### EXERCISE
Filter this data down to the lines that hold "frame", and copy them.

### DATA
· · · · ·
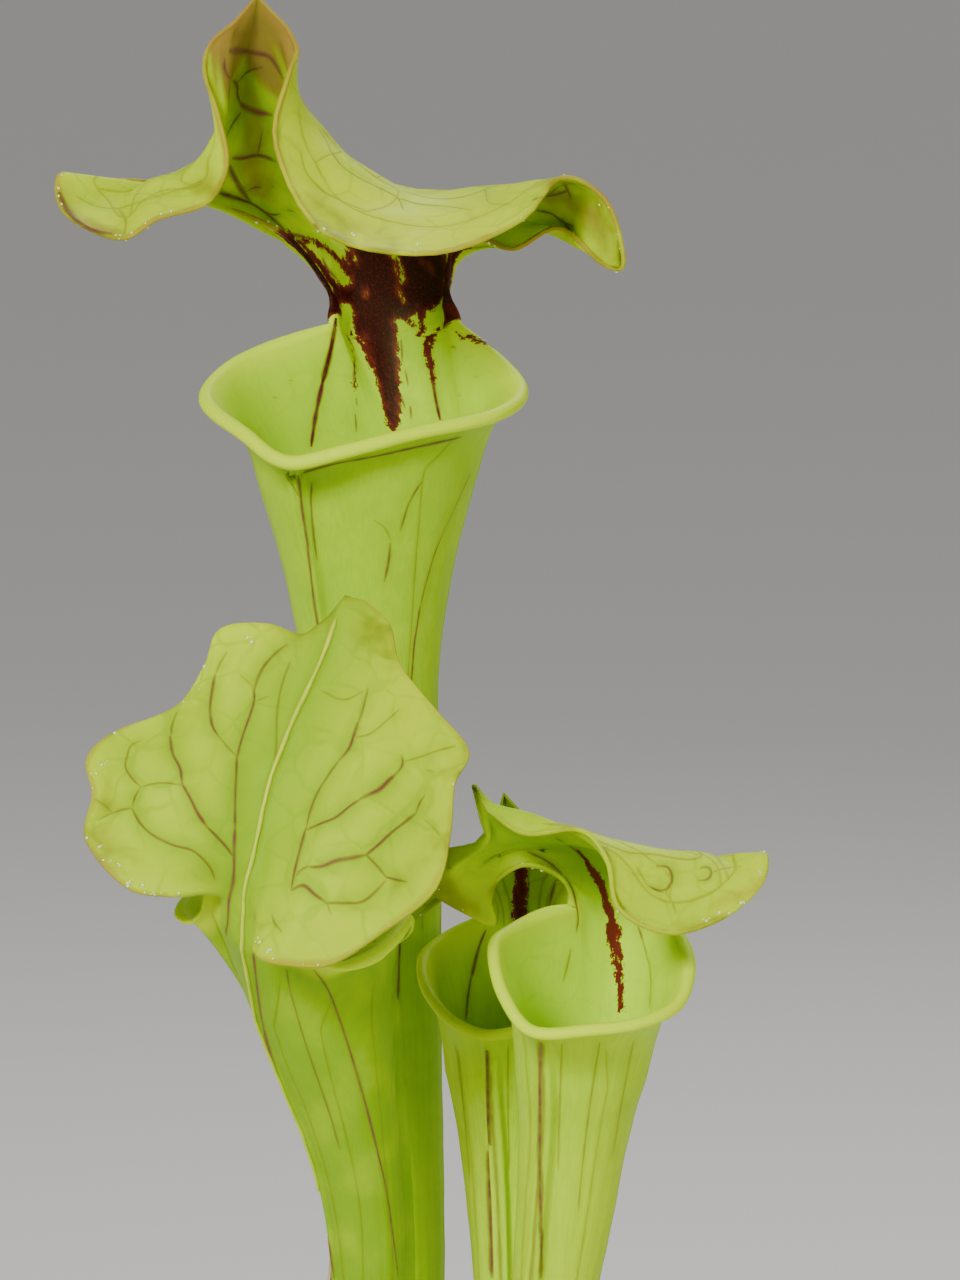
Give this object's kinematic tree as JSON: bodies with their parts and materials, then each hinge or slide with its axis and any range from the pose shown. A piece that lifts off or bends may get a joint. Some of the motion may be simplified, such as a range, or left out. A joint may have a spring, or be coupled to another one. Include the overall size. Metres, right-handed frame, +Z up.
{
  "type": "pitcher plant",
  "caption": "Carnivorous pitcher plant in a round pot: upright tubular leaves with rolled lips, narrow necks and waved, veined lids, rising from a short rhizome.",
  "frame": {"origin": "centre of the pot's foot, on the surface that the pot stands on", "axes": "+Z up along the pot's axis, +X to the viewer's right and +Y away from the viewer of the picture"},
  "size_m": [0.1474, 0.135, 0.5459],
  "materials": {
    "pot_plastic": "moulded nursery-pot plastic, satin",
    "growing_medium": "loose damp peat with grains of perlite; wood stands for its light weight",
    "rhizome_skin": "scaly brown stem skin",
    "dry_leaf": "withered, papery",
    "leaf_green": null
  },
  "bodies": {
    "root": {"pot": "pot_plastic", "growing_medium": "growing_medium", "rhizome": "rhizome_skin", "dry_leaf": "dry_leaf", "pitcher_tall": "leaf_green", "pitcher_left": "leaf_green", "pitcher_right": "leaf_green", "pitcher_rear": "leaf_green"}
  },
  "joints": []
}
· · · · ·
### WRITTEN SOLUTION
Give this object's kinematic tree as JSON: bodies with their parts and materials, then each hinge or slide with its axis and any range from the pose shown. A piece that lifts off or bends may get a joint. Some of the motion may be simplified, such as a range, or left out. A joint may have a spring, or be coupled to another one. Include the overall size. Metres, right-handed frame, +Z up.
  "frame": {"origin": "centre of the pot's foot, on the surface that the pot stands on", "axes": "+Z up along the pot's axis, +X to the viewer's right and +Y away from the viewer of the picture"},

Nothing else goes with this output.